Remind you of someone? That’s right, Pete Sampras was the master of winning matches with just a couple of key returns or maybe a mishit passing shot off the frame. Like Sampras, Federer can do this because of his efficiency at holding serve. He knows that simply taking care of your serve is half the sport, and it will put you in position to eke out a lot of matches.

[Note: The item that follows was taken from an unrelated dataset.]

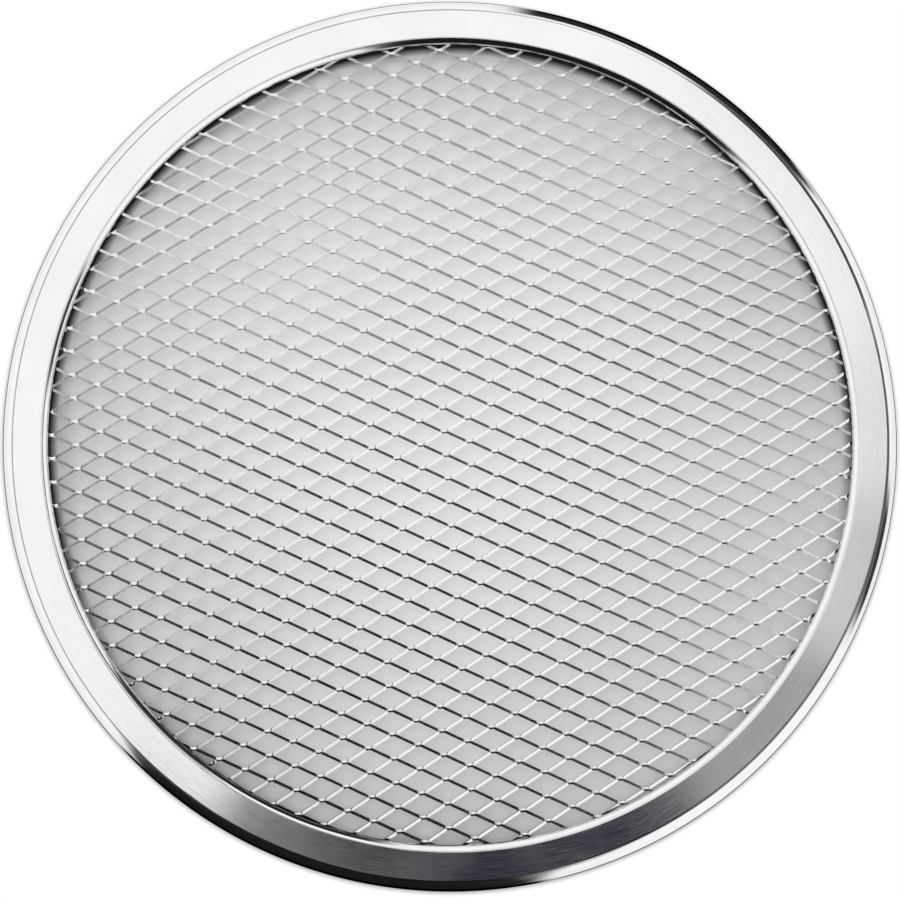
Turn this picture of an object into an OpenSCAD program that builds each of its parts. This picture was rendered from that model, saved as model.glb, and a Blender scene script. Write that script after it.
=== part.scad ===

Federer, though, may actually be starting to surpass Sampras in the comparison department. With this win he completed a unique triple, becoming the first man ever to win Wimbledon and the U.S. Open back to back three years in a row. It matches perhaps the sport’s greatest accomplishment (and a truly unbreakable record), Bjorn Borg’s three consecutive back-to-back wins at the French Open and Wimbledon. More amazing still, Federer is now just five majors behind the biggest men’s record of them all, Sampras’ 14 Slams. At his current 2.5 majors-per-year pace, Federer would tie the record in 2008, and with some luck even break it. When Sampras won his final Slam in 2002, did anyone in their right mind think his record would be history by the end of the decade? Not Roger Federer, most likely—at that point, he'd never even made it past the quarterfinals at a major!

One audience question: If you were Andy Roddick, would you be just a little bit annoyed that Tiger Woods was sitting with Mirka and cheering Federer? I know Woods and Fed are fellow international icons—and fellow star clients of Nike and IMG—but you're his fellow American. Is this the U.S. Open, or the Nike/IMG Pro-Am? Oh well, Andy's still got Jimmy Connors, who seemed to be in good spirits at the end, and that girl, what's her name, tall, really tall, good player, too. I doubt he's complaining.